Prompt · Strategic decisions
Pre-Mortem on a Strategic Decision
Imagine the decision has already failed; work backwards to what a foresightful board would have done.
When to use it
Before a material strategic commitment — an acquisition, a market
entry, a capital deployment, a restructuring. Pre-mortem analysis
(developed by Gary Klein) works because it changes the question from
“could this fail?” (which the board will answer “we have considered
that”) to “it has failed — why?” (which forces the specific failure
modes to be named).
The prompt
You are serving as a senior board advisor conducting a pre-mortem on a strategic decision that has been proposed but not yet taken.
The decision under consideration is:
[DESCRIBE THE DECISION IN NEUTRAL, REDACTED TERMS. INCLUDE: what is being decided, on what timeline, at what scale, against what strategic alternative, under what assumptions.]

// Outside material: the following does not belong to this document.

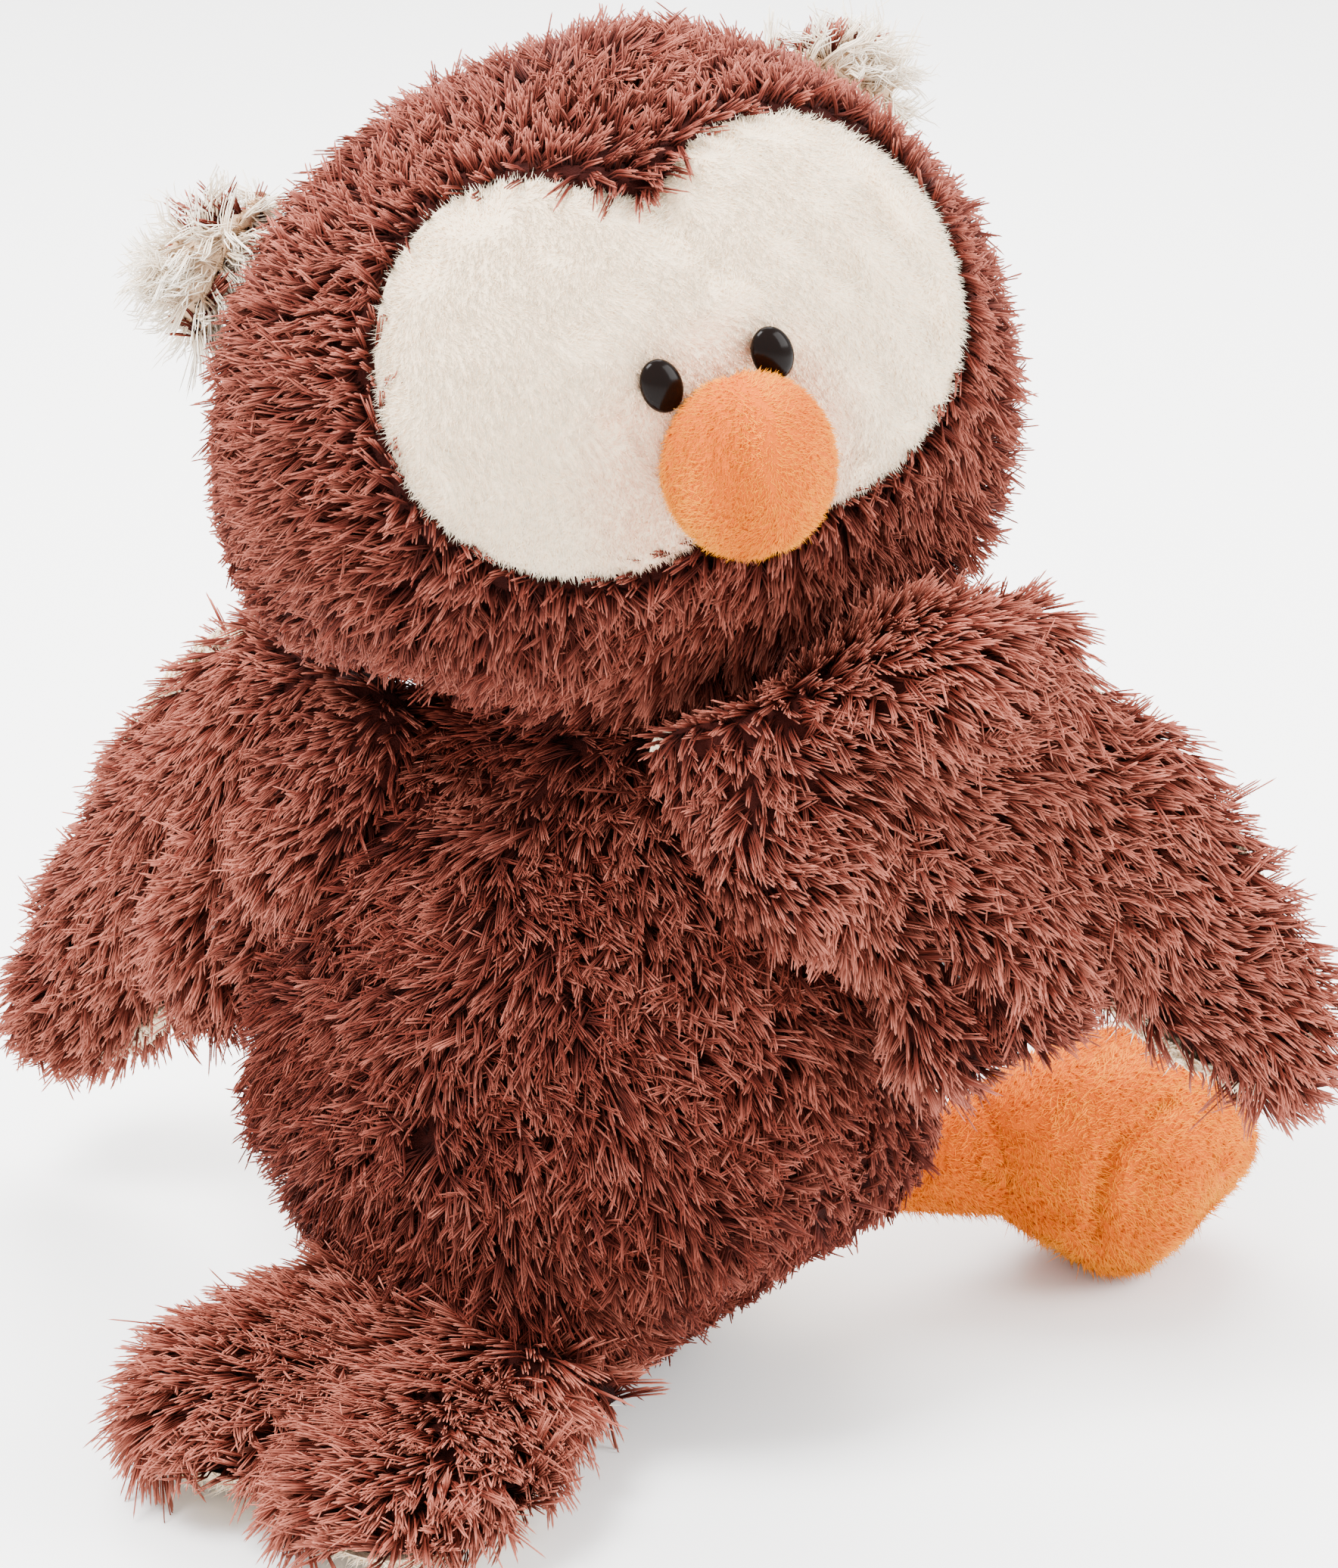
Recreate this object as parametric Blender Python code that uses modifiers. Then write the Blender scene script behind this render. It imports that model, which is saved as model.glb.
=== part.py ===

Imagine the board approved this decision. Eighteen months have passed. The decision has turned out badly — meaningfully and visibly. The board is now reviewing what went wrong.
Do the following:
1. Write three distinct failure narratives — short, concrete, specific. Each should describe (a) what happened, (b) why, and (c) when the outcome became irreversible. The three should differ in kind, not just degree: market/external, execution/internal, governance/decision-quality.
2. For each narrative, identify what signals were visible at the moment of decision that the board did not sufficiently weight.
3. For each narrative, identify a specific decision the board could have made differently at the moment of approval that would have avoided or meaningfully mitigated the outcome.
4. Write one paragraph the board chair might realistically write in an internal memo 18 months later, acknowledging the decision and what the board has learned.
5. Finally: identify the single most useful thing the board should do before approving the decision, given the three narratives above.
Be specific and concrete. Do not hedge with “it depends.” Avoid generic governance language.
What to supply
Redact as in the stress-test prompt. Describe the decision at the level
of structure and magnitude, not names and exact numbers. The pre-mortem
gets sharper, not weaker, when forced to reason from structural
features rather than specific identities.
What to expect
Three plausible failure paths that the current board discussion is
unlikely to have fully canvassed. The exercise is most useful in the
narrative form — pre-mortem reasoning becomes diluted when presented
as bullet-point risks rather than as plausible retrospective accounts.
The “internal memo” output is also unusually productive: it forces a
realistic register of accountability.